5. The method according to claim 1, wherein the fiber strands are parallel-stranded or layer-stranded to form the fiber core.

6. The method according to claim 1, wherein during layer stranding, the fiber strands are stranded in different lay directions in order to influence torque generated on loading of the rope so that the fiber core or the entire rope is rotation-resistant or rotation-free.

7. The method according to claim 1, including stranding the fiber strands in regular lay, in which fibers in the fiber strands and the fiber strands in the rope are wound in opposite directions, and in long lay, in which the fibers in the fiber strands and the fiber strands in the rope are wound in a common direction.

8. The method according to claim 1, wherein before stranding onto the fiber core, the wires or the wire strands are preformed into a helical or approximately helical shape, which the wires or wire strands assume in the finished rope.
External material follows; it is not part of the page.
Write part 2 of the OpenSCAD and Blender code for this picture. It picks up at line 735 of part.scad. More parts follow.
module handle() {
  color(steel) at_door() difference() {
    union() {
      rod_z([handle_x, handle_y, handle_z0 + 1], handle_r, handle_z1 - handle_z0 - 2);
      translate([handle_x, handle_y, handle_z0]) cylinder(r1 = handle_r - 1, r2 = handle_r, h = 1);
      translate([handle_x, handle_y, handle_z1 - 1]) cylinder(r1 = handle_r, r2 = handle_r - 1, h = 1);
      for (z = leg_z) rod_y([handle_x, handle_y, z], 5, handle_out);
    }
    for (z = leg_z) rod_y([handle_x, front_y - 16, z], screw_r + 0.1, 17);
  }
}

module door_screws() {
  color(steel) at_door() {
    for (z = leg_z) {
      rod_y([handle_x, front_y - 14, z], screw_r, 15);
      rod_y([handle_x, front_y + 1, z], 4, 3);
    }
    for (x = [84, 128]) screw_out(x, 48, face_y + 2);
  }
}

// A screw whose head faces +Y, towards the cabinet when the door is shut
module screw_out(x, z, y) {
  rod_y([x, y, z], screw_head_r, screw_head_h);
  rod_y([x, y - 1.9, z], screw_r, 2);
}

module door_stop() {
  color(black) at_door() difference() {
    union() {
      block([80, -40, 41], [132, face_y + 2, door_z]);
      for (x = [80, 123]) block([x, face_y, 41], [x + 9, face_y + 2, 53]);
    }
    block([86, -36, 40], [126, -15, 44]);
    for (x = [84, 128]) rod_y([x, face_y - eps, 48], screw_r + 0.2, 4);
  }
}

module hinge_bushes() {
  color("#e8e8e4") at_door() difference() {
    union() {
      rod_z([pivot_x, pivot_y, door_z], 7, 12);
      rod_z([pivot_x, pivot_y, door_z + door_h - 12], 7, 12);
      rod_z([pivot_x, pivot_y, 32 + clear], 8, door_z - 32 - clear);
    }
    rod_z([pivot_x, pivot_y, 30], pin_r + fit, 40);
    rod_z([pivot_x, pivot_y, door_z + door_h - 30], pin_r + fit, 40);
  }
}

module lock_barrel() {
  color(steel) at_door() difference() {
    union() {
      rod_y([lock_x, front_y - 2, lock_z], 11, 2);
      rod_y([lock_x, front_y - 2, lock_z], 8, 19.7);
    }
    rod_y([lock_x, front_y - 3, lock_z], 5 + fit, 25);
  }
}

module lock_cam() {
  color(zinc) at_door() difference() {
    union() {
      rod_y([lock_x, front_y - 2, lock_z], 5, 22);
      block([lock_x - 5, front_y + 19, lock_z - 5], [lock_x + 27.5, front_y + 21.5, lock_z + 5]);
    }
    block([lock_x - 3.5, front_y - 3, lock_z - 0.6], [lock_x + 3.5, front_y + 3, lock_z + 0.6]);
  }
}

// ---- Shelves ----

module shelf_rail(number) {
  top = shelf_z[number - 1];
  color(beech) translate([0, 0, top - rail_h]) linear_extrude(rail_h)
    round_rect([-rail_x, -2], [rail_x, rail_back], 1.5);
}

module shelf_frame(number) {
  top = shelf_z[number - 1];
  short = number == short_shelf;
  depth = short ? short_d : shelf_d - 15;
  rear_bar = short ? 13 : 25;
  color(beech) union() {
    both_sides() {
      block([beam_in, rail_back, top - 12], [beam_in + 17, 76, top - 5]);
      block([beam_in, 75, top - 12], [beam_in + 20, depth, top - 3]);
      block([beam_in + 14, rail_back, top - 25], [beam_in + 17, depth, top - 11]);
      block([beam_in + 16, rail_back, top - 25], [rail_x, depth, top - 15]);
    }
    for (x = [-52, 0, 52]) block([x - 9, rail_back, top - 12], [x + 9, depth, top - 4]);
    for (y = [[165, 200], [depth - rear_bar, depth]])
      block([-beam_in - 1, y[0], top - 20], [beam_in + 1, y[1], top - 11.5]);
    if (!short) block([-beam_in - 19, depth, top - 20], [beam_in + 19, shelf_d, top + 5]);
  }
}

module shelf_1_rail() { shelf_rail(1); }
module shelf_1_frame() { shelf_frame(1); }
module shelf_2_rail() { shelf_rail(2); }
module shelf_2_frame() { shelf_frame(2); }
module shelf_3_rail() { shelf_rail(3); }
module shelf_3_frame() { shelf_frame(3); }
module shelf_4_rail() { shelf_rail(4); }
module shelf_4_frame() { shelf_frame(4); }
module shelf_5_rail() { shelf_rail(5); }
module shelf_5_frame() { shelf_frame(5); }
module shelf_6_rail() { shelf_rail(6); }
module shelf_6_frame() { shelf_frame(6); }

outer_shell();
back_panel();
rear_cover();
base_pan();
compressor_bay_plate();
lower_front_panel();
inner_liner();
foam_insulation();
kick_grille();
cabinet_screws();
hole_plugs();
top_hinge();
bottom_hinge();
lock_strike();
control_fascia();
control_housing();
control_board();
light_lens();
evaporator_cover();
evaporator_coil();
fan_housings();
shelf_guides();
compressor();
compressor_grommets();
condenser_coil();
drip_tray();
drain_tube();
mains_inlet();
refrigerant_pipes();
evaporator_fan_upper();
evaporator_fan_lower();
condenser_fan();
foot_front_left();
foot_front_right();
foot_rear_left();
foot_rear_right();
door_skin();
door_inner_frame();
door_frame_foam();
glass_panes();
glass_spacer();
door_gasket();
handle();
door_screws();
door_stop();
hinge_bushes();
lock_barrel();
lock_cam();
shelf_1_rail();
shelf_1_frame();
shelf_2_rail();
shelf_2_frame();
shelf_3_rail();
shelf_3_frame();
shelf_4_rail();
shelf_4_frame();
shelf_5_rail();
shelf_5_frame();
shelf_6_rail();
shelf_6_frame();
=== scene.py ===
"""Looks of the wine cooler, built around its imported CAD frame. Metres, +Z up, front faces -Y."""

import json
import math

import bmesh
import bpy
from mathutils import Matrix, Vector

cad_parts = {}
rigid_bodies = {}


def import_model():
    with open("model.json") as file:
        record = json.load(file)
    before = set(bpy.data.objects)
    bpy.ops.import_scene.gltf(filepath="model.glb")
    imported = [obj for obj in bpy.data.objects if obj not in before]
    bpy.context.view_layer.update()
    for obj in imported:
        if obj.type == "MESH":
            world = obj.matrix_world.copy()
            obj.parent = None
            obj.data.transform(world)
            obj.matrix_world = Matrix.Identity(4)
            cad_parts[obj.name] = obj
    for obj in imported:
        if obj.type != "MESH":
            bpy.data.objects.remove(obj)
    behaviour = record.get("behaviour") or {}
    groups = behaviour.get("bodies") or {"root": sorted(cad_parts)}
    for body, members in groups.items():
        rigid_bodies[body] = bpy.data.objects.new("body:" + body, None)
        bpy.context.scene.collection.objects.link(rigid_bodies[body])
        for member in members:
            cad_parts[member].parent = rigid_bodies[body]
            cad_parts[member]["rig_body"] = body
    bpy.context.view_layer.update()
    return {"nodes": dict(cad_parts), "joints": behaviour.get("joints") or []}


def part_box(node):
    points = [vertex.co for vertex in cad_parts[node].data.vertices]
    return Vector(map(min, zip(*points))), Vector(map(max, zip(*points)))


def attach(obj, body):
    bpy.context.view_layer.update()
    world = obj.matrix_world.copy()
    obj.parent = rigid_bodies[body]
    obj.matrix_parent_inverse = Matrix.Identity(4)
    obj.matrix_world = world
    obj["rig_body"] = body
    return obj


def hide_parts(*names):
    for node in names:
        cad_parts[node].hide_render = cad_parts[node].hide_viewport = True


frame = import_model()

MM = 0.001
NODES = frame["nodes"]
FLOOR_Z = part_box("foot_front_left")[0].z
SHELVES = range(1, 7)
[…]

9. The method according to claim 8, wherein only a single layer of the preformed wire strands is wound around the fiber core.

10. The method according to claim 8, wherein at least two layers of the wire strands are wound around the fiber core.

11. A rope, comprising a fiber core having fiber strands, wherein the fiber strands are formed from fiber bundles embedded in a matrix material, stranded with one another in the matrix material; and stranded onto the fiber core are wires or wire strands, wherein the fiber strands are directly stranded with one another in the fiber core without additional coating of matrix material, wherein the matrix material bonds the fiber strands of the fiber core to form an integral bond between the respective fiber strands and the fiber strands are fused to one another.

12. The rope according to claim 11, wherein a sheath is formed on the fiber core and the wires or wire strands are embedded in the sheath.

13. The rope according to claim 12, wherein the sheath is composed of the matrix material.

14. The rope according to claim 11, wherein the fiber strands of the fiber core are parallel-stranded or layer-stranded.

15. The rope according to claim 11, wherein the fiber strands are layer stranded in different lay directions in order to influence torque generated on loading of the rope so that the fiber core or the entire rope is rotation-resistant or rotation-free.

16. The rope according to claim 11, wherein the fiber strands are stranded in regular lay, in which fibers in the fiber strands and the fiber strands in the rope are wound in opposite directions, and in long lay, in which the fibers in the fiber strands and the fiber strands in the rope are wound in a common direction.

Description

BRIEF DESCRIPTION OF THE DRAWING

(1) FIG. 1 schematically shows a device for carrying out the method according to the invention,

(2) FIG. 2 shows a detail of the device according to FIG. 1 in an isometric view,

(3) FIG. 3 schematically shows a further device for carrying out the method according to the invention, and

(4) FIGS. 4-9 show sections of various ropes according to the invention.

DETAILED DESCRIPTION OF THE INVENTION

(5) In order to carry out the method, wound bundles 2 of fibers, composed for example of aramid or polyethylene, are first stranded into a fiber strand 3 by means of the stranding device 9 shown in FIG. 1. For this purpose, the fiber bundles 2 are conveyed by means of a rotatable stranding basket 10 to a twisting point 4 at which they are wound into the fiber core strand 3. Spools, not shown here, onto which the fiber bundles 2 are wound, are arranged in a manner known per se on the stranding basket 10. In production of the fiber strand 3, the fiber bundles 2 are continuously unwound from the spools as the stranding basket 10 rotates. By means of rollers 16, the fiber strand 3 is pulled from the twisting point 4 and wound onto a drum 17 for further use.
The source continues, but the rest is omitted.